Requirements:
Render the following material again verbatim, leaving nothing out.

Data excerpt:
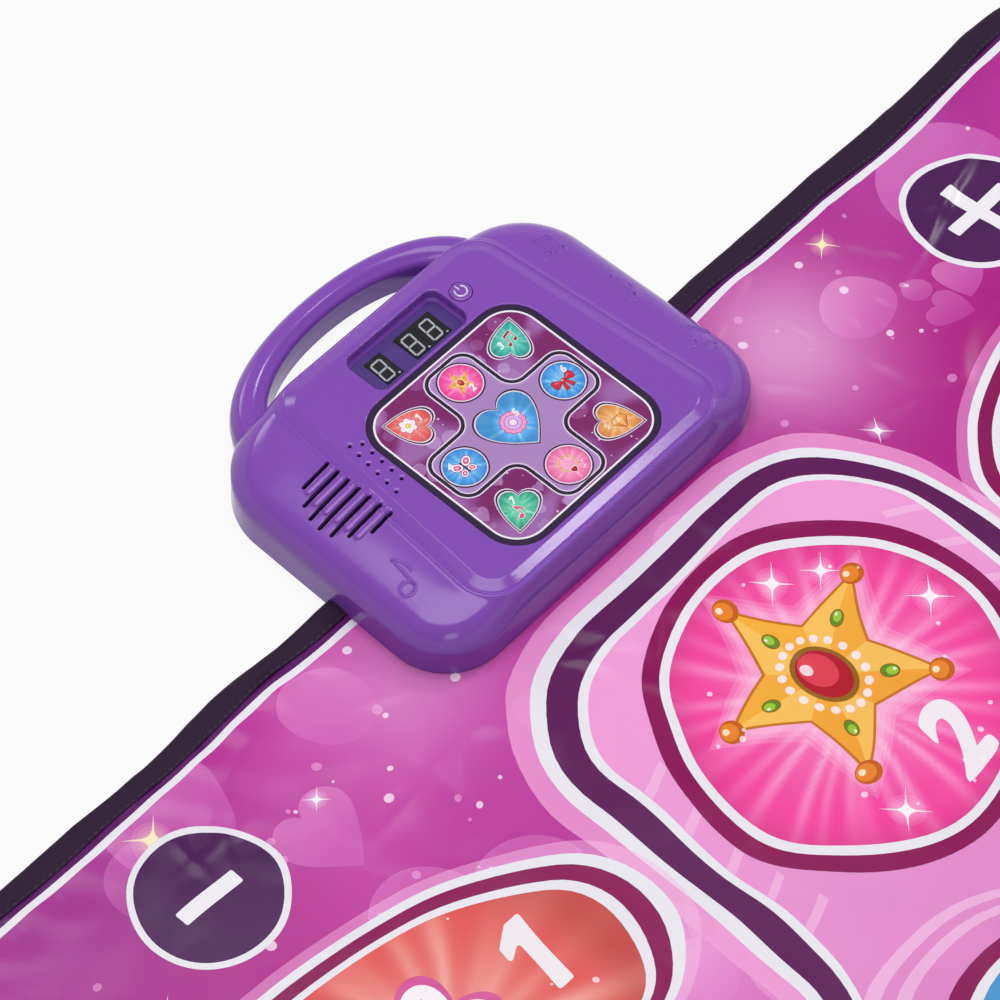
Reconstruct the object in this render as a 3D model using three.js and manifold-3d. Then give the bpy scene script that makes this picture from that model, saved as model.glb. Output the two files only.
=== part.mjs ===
// Electronic dance mat: a floor mat of laminated sheets with eleven step pads, and a carry console
// that is clamped to the mat's far edge. Millimetres, +Z up, the floor at z = 0.
// +X is to the right of a player who faces the console, and +Y points from the player to the handle.
// The origin is on the floor, in the middle of the whole object's length and width.
import * as THREE from "three";
import { mergeVertices } from "three/addons/utils/BufferGeometryUtils.js";
import Module from "manifold-3d";

const wasm = await Module();
wasm.setup();

// Clearances
const clearance = 0.3; // between pieces cut round each other
const padClearance = 0.5; // between a step pad and the sheets round it
const overrun = 2; // how far a cut runs past what it cuts

// Mat sheets, from the floor up
const matMargin = 178; // from the middles of the outer pads to the mat's edge
const matCornerRadius = 24;
const backingThickness = 0.8;
const baseFoamThickness = 1.7;
const contactFilmThickness = 0.3;
const cushionFoamThickness = 2;
const coverThickness = 1.2;
const bindingWidth = 15;
const bindingThickness = 0.6;

// Step pads
const padGap = 45; // from a round pad's side to the middle heart's side
const padRowGap = 115; // from a volume pad's near side to the middles of the first row
const padTravel = 1;
const padStopGap = 0.1; // left under a pad at the end of its travel
const roundPadRadius = 110;
const cornerHeartWidth = 220;
const cornerHeartLength = 249;
const cornerHeartTipReach = 134; // from the pad's middle to the tip
const middleHeartWidth = 284;
const middleHeartLength = 272;
const middleHeartTipReach = 136;
const volumePadRadius = 44;
const volumePadOffset = 24.5; // how far outside the outer pads' middles
const volumePadDrop = 73;

// Console case. Its middle is the middle of the game panel.
const panelToMatEdge = 12; // the mat's far edge lies this far beyond the panel's middle
const caseMiddle = -2.5; // the case's middle, a little left of the panel's
const nearBorder = 15; // from the platform's edge to the case's wall
const farBorder = 14;
const sideNearBorder = 48.5;
const sideFarBorder = 57.5;
const caseNearCornerRadius = 38;
const caseFarCornerRadius = 48;
const caseWall = 2.5;
const caseFloorGap = 0.5;
const caseBeyond = 300; // beyond the case on every side, for cuts that take a whole side away
const wallDraft = 0.6; // how much wider the case is at the floor than at the shoulder
const shoulderHeight = 29.5;
const shoulderRound = 1.2;
const platformHeight = 44;
const platformNearMargin = 1.5; // from the panel's edge to the platform's edge
const platformSideMargin = 23.5;
const platformFarMargin = 2.5; // from the window's edge to the platform's edge
const platformTaper = 13.5; // how much less the platform's half width is at its far end
const platformCornerRadius = 13;
const platformPlate = 3;
const ridgeRun = 8; // from the platform's edge down to the ridge's foot
const ridgeHeight = 2.4;
const ridgeInset = 1;

// Game panel and display window
const panelNearReach = 64.5;
const panelFarReach = 65.5;
const panelHalfWidth = 66.5;
const panelCornerRadius = 24;
const panelRecess = 0.6;
const panelThickness = 1.2;
const panelLedge = 6;
const iconPitch = 41;
const windowLeft = -36;
const windowRight = 38;
const windowMargin = 2.5; // from the panel's edge to the window's
const windowLength = 32;
const windowCornerRadius = 6;
const windowDepth = 8;
const trayWall = 1.2;
const trayFloor = 1.5;
const digitHeight = 19;
const digitDepth = 5.2;
const digitMiddle = 83.2;
const singleDigitWidth = 12.7;
const singleDigitMiddle = -18.7;
const doubleDigitWidth = 28.5;
const doubleDigitMiddle = 13.4;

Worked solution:
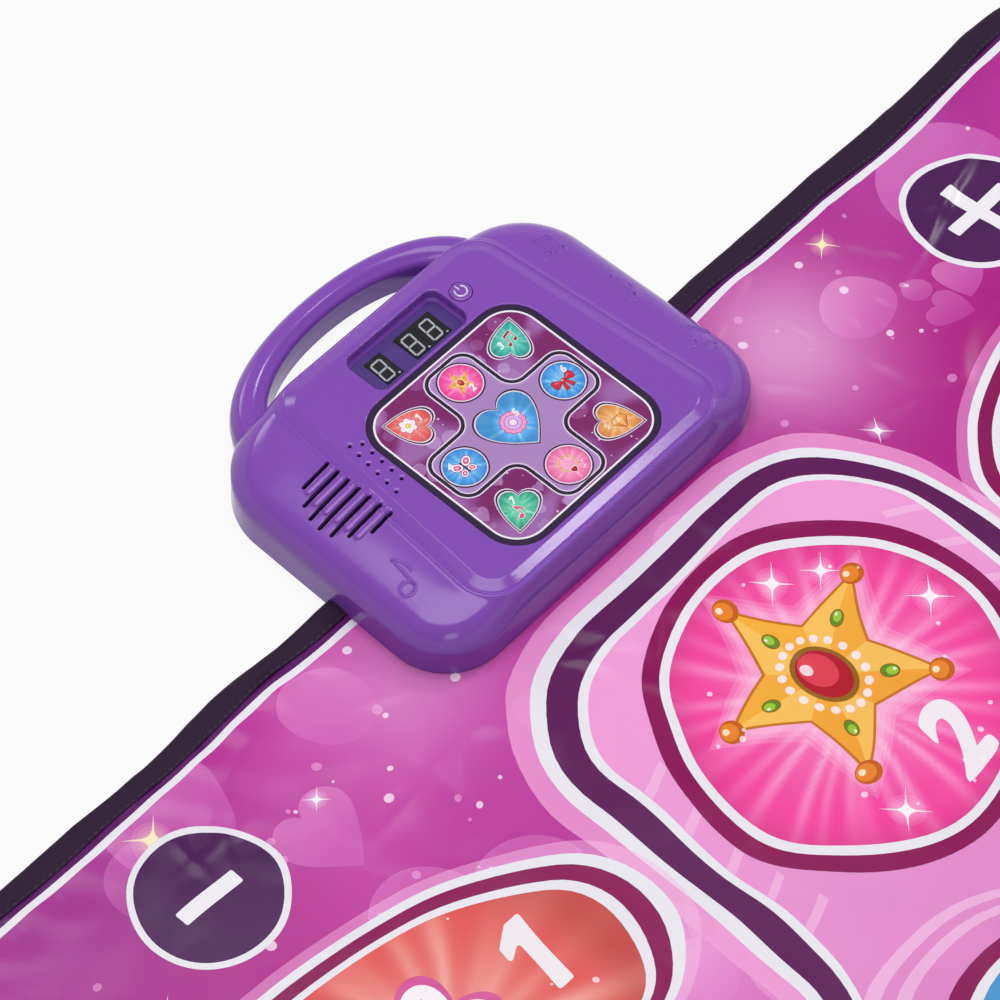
Reconstruct the object in this render as a 3D model using three.js and manifold-3d. Then give the bpy scene script that makes this picture from that model, saved as model.glb. Output the two files only.
=== part.mjs ===
// Electronic dance mat: a floor mat of laminated sheets with eleven step pads, and a carry console
// that is clamped to the mat's far edge. Millimetres, +Z up, the floor at z = 0.
// +X is to the right of a player who faces the console, and +Y points from the player to the handle.
// The origin is on the floor, in the middle of the whole object's length and width.
import * as THREE from "three";
import { mergeVertices } from "three/addons/utils/BufferGeometryUtils.js";
import Module from "manifold-3d";

const wasm = await Module();
wasm.setup();

// Clearances
const clearance = 0.3; // between pieces cut round each other
const padClearance = 0.5; // between a step pad and the sheets round it
const overrun = 2; // how far a cut runs past what it cuts

// Mat sheets, from the floor up
const matMargin = 178; // from the middles of the outer pads to the mat's edge
const matCornerRadius = 24;
const backingThickness = 0.8;
const baseFoamThickness = 1.7;
const contactFilmThickness = 0.3;
const cushionFoamThickness = 2;
const coverThickness = 1.2;
const bindingWidth = 15;
const bindingThickness = 0.6;

// Step pads
const padGap = 45; // from a round pad's side to the middle heart's side
const padRowGap = 115; // from a volume pad's near side to the middles of the first row
const padTravel = 1;
const padStopGap = 0.1; // left under a pad at the end of its travel
const roundPadRadius = 110;
const cornerHeartWidth = 220;
const cornerHeartLength = 249;
const cornerHeartTipReach = 134; // from the pad's middle to the tip
const middleHeartWidth = 284;
const middleHeartLength = 272;
const middleHeartTipReach = 136;
const volumePadRadius = 44;
const volumePadOffset = 24.5; // how far outside the outer pads' middles
const volumePadDrop = 73;

// Console case. Its middle is the middle of the game panel.
const panelToMatEdge = 12; // the mat's far edge lies this far beyond the panel's middle
const caseMiddle = -2.5; // the case's middle, a little left of the panel's
const nearBorder = 15; // from the platform's edge to the case's wall
const farBorder = 14;
const sideNearBorder = 48.5;
const sideFarBorder = 57.5;
const caseNearCornerRadius = 38;
const caseFarCornerRadius = 48;
const caseWall = 2.5;
const caseFloorGap = 0.5;
const caseBeyond = 300; // beyond the case on every side, for cuts that take a whole side away
const wallDraft = 0.6; // how much wider the case is at the floor than at the shoulder
const shoulderHeight = 29.5;
const shoulderRound = 1.2;
const platformHeight = 44;
const platformNearMargin = 1.5; // from the panel's edge to the platform's edge
const platformSideMargin = 23.5;
const platformFarMargin = 2.5; // from the window's edge to the platform's edge
const platformTaper = 13.5; // how much less the platform's half width is at its far end
const platformCornerRadius = 13;
const platformPlate = 3;
const ridgeRun = 8; // from the platform's edge down to the ridge's foot
const ridgeHeight = 2.4;
const ridgeInset = 1;

// Game panel and display window
const panelNearReach = 64.5;
const panelFarReach = 65.5;
const panelHalfWidth = 66.5;
const panelCornerRadius = 24;
const panelRecess = 0.6;
const panelThickness = 1.2;
const panelLedge = 6;
const iconPitch = 41;
const windowLeft = -36;
const windowRight = 38;
const windowMargin = 2.5; // from the panel's edge to the window's
const windowLength = 32;
const windowCornerRadius = 6;
const windowDepth = 8;
const trayWall = 1.2;
const trayFloor = 1.5;
const digitHeight = 19;
const digitDepth = 5.2;
const digitMiddle = 83.2;
const singleDigitWidth = 12.7;
const singleDigitMiddle = -18.7;
const doubleDigitWidth = 28.5;
const doubleDigitMiddle = 13.4;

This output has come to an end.